_Information supplied_:
******
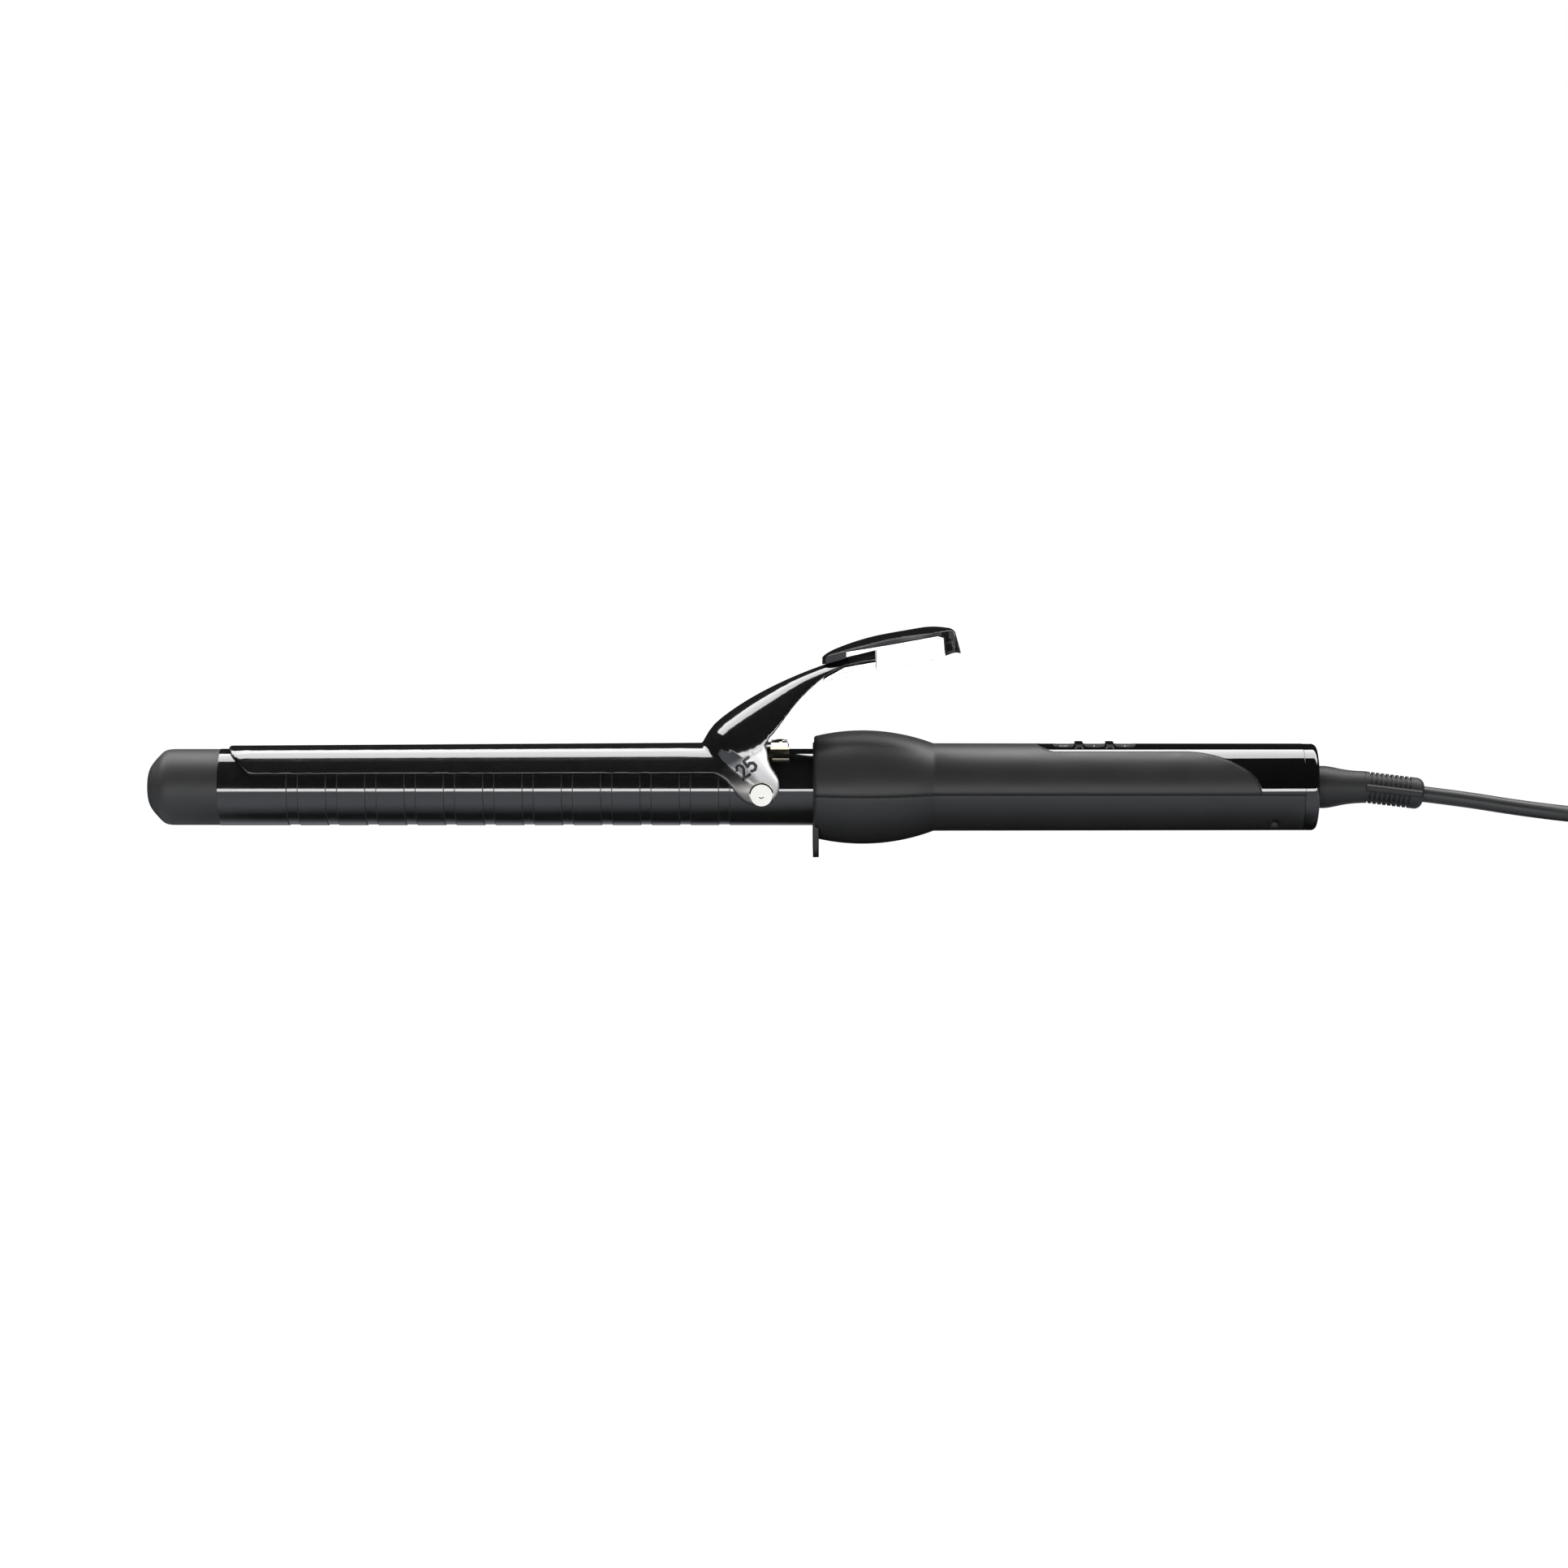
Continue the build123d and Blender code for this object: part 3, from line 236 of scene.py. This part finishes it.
def moulded(name, value, roughness, grain_mm=0.25, depth_mm=0.01, round_mm=0.3, **sockets):
    """Plastic, rubber or fired ceramic with a fine even grain and slow changes in sheen."""
    shader = Shader(name, grey(value), roughness, **sockets)
    slow = shader.noise(14, 3)
    shader.tint(slow, grey(value * 0.85), grey(value * 1.15))
    shader.gloss(slow, roughness * 0.85, roughness * 1.15)
    shader.bump(shader.noise(grain_mm, 3, rough=0.7), depth_mm, after=shader.rounded(round_mm))
    return shader


def arc(centre, radius, start, end, steps=5):
    """Points along an arc, its angles in degrees."""
    angles = [radians(start + (end - start) * n / steps) for n in range(steps + 1)]
    return [(centre[0] + radius * cos(t), centre[1] + radius * sin(t)) for t in angles]


DIGIT_TWO = [*arc((0, 0.95), 1.05, 165, -25), (-1.1, -2.0), (1.1, -2.0)]
DIGIT_FIVE = [(1.0, 2.0), (-0.8, 2.0), (-1.0, 0.15), *arc((-0.1, -0.75), 1.25, 135, -135)]


def twenty_five(size, step):
    """The lines of the number 25, centred, with digits four units high."""
    return [
        [(x * size - step / 2, y * size) for x, y in DIGIT_TWO],
        [(x * size + step / 2, y * size) for x, y in DIGIT_FIVE],
    ]


def enamel(name):
    """Black ceramic enamel: near mirror gloss over a faint orange peel and fine specks."""
    shader = Shader(name, grey(0.006), 0.09, Coat_Weight=0.3, Coat_Roughness=0.03)
    shader.gloss(shader.noise(9, 4), 0.07, 0.13)
    shader.tint(shader.noise(3, 4), grey(0.004), grey(0.009))
    first = shader.bump(shader.noise(0.9, 2), 0.0015, after=shader.rounded(0.3))
    shader.bump(shader.noise(0.16, 2, rough=0.8), 0.0012, after=first)
    return shader


BAND_FIRST_X = -169.1
BAND_LAST_X = -29.2
BAND_PITCH = 12.72
BAND_WIDTH = 3.6
# the dull line at a band's edge fades out between these distances from it
BAND_EDGE = (0.05, 0.2)
# how far past the centres of the first and last bands the lines are drawn
BAND_REACH = 3


def barrel_enamel():
    """The same enamel, thin and dull where each turned band's edge steps down."""
    shader = enamel("barrel_enamel")
    x, _, _ = shader.iron_place()
    turns = shader.math("DIVIDE", shader.math("SUBTRACT", x, BAND_FIRST_X), BAND_PITCH)
    share = shader.math("FRACT", shader.math("ADD", turns, 0.5))
    centre = shader.math("MULTIPLY", shader.math("SUBTRACT", share, 0.5), BAND_PITCH)
    edge = shader.math("SUBTRACT", shader.math("ABSOLUTE", centre), BAND_WIDTH / 2)
    step = shader.between(shader.math("ABSOLUTE", edge), 0.8, 0, *BAND_EDGE)
    ahead = shader.between(x, 0, 1, BAND_FIRST_X - BAND_REACH - 1, BAND_FIRST_X - BAND_REACH)
    behind = shader.between(x, 1, 0, BAND_LAST_X + BAND_REACH, BAND_LAST_X + BAND_REACH + 1)
    dull = shader.math("MULTIPLY", step, shader.math("MULTIPLY", ahead, behind))
    shader.link(shader.between(dull, 0.3, 0.0), shader.bsdf.inputs["Coat Weight"])
    rough = shader.math("ADD", shader.between(shader.noise(9, 4), 0.07, 0.13), dull, clamp=True)
    shader.link(rough, shader.bsdf.inputs["Roughness"])
    return shader


def glossy(name, value, roughness, round_mm):
    """Moulded gloss plastic: mirror smooth, with the slow swells of a thin moulding."""
    shader = Shader(name, grey(value), roughness, Coat_Weight=0.25, Coat_Roughness=0.02)
    slow = shader.noise(18, 2)
    shader.tint(slow, grey(value * 0.7), grey(value * 1.3))
    shader.gloss(shader.noise(4, 5), roughness * 0.7, roughness * 1.5)
    first = shader.bump(slow, 0.02, after=shader.rounded(round_mm))
    shader.bump(shader.noise(0.3, 2), 0.0006, after=first)
    return shader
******
_What the exercise asks_: Output all of the data again. Match it exactly.

_The result_:
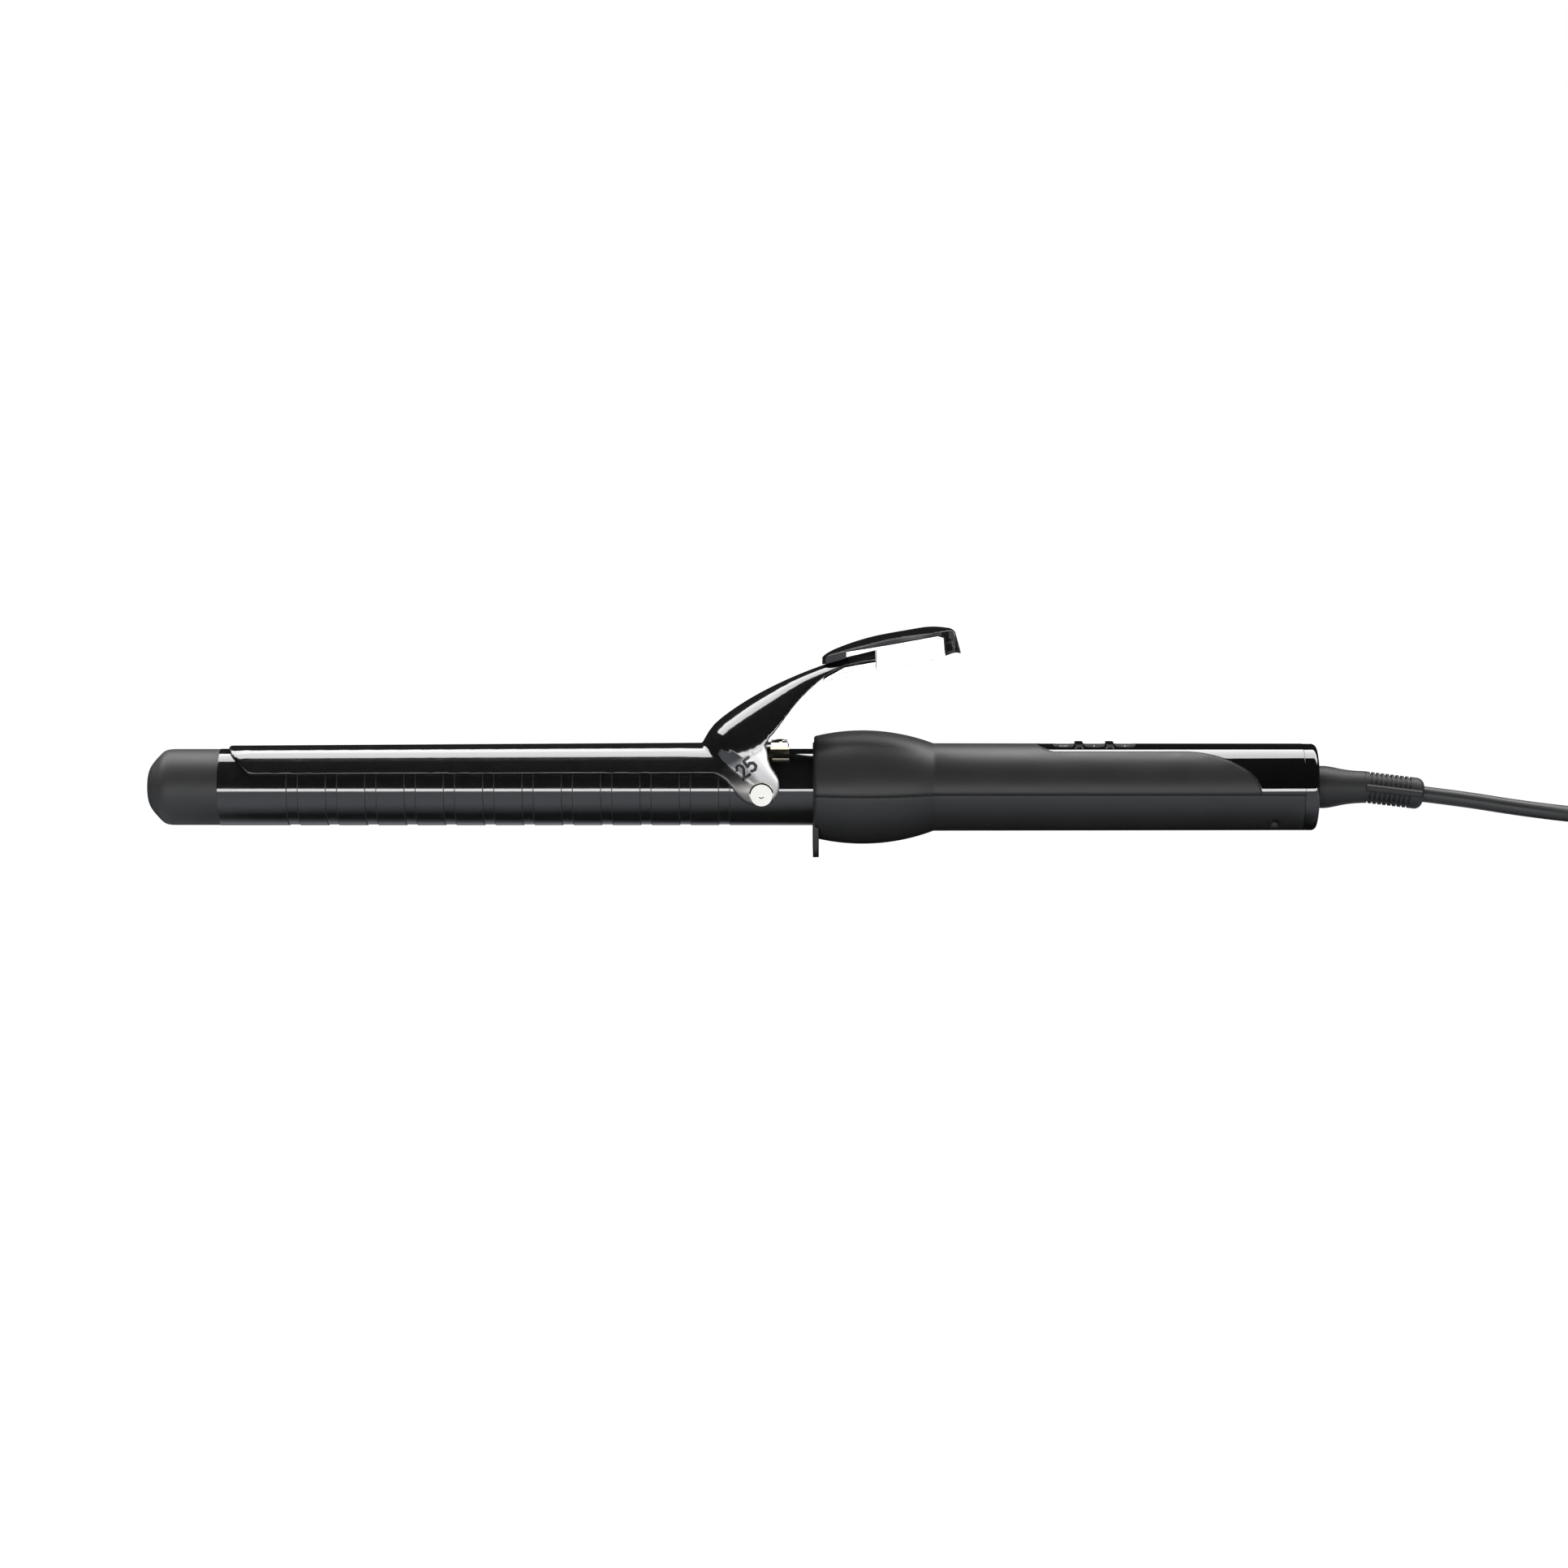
Continue the build123d and Blender code for this object: part 3, from line 236 of scene.py. This part finishes it.
def moulded(name, value, roughness, grain_mm=0.25, depth_mm=0.01, round_mm=0.3, **sockets):
    """Plastic, rubber or fired ceramic with a fine even grain and slow changes in sheen."""
    shader = Shader(name, grey(value), roughness, **sockets)
    slow = shader.noise(14, 3)
    shader.tint(slow, grey(value * 0.85), grey(value * 1.15))
    shader.gloss(slow, roughness * 0.85, roughness * 1.15)
    shader.bump(shader.noise(grain_mm, 3, rough=0.7), depth_mm, after=shader.rounded(round_mm))
    return shader


def arc(centre, radius, start, end, steps=5):
    """Points along an arc, its angles in degrees."""
    angles = [radians(start + (end - start) * n / steps) for n in range(steps + 1)]
    return [(centre[0] + radius * cos(t), centre[1] + radius * sin(t)) for t in angles]


DIGIT_TWO = [*arc((0, 0.95), 1.05, 165, -25), (-1.1, -2.0), (1.1, -2.0)]
DIGIT_FIVE = [(1.0, 2.0), (-0.8, 2.0), (-1.0, 0.15), *arc((-0.1, -0.75), 1.25, 135, -135)]


def twenty_five(size, step):
    """The lines of the number 25, centred, with digits four units high."""
    return [
        [(x * size - step / 2, y * size) for x, y in DIGIT_TWO],
        [(x * size + step / 2, y * size) for x, y in DIGIT_FIVE],
    ]


def enamel(name):
    """Black ceramic enamel: near mirror gloss over a faint orange peel and fine specks."""
    shader = Shader(name, grey(0.006), 0.09, Coat_Weight=0.3, Coat_Roughness=0.03)
    shader.gloss(shader.noise(9, 4), 0.07, 0.13)
    shader.tint(shader.noise(3, 4), grey(0.004), grey(0.009))
    first = shader.bump(shader.noise(0.9, 2), 0.0015, after=shader.rounded(0.3))
    shader.bump(shader.noise(0.16, 2, rough=0.8), 0.0012, after=first)
    return shader


BAND_FIRST_X = -169.1
BAND_LAST_X = -29.2
BAND_PITCH = 12.72
BAND_WIDTH = 3.6
# the dull line at a band's edge fades out between these distances from it
BAND_EDGE = (0.05, 0.2)
# how far past the centres of the first and last bands the lines are drawn
BAND_REACH = 3


def barrel_enamel():
    """The same enamel, thin and dull where each turned band's edge steps down."""
    shader = enamel("barrel_enamel")
    x, _, _ = shader.iron_place()
    turns = shader.math("DIVIDE", shader.math("SUBTRACT", x, BAND_FIRST_X), BAND_PITCH)
    share = shader.math("FRACT", shader.math("ADD", turns, 0.5))
    centre = shader.math("MULTIPLY", shader.math("SUBTRACT", share, 0.5), BAND_PITCH)
    edge = shader.math("SUBTRACT", shader.math("ABSOLUTE", centre), BAND_WIDTH / 2)
    step = shader.between(shader.math("ABSOLUTE", edge), 0.8, 0, *BAND_EDGE)
    ahead = shader.between(x, 0, 1, BAND_FIRST_X - BAND_REACH - 1, BAND_FIRST_X - BAND_REACH)
    behind = shader.between(x, 1, 0, BAND_LAST_X + BAND_REACH, BAND_LAST_X + BAND_REACH + 1)
    dull = shader.math("MULTIPLY", step, shader.math("MULTIPLY", ahead, behind))
    shader.link(shader.between(dull, 0.3, 0.0), shader.bsdf.inputs["Coat Weight"])
    rough = shader.math("ADD", shader.between(shader.noise(9, 4), 0.07, 0.13), dull, clamp=True)
    shader.link(rough, shader.bsdf.inputs["Roughness"])
    return shader


def glossy(name, value, roughness, round_mm):
    """Moulded gloss plastic: mirror smooth, with the slow swells of a thin moulding."""
    shader = Shader(name, grey(value), roughness, Coat_Weight=0.25, Coat_Roughness=0.02)
    slow = shader.noise(18, 2)
    shader.tint(slow, grey(value * 0.7), grey(value * 1.3))
    shader.gloss(shader.noise(4, 5), roughness * 0.7, roughness * 1.5)
    first = shader.bump(slow, 0.02, after=shader.rounded(round_mm))
    shader.bump(shader.noise(0.3, 2), 0.0006, after=first)
    return shader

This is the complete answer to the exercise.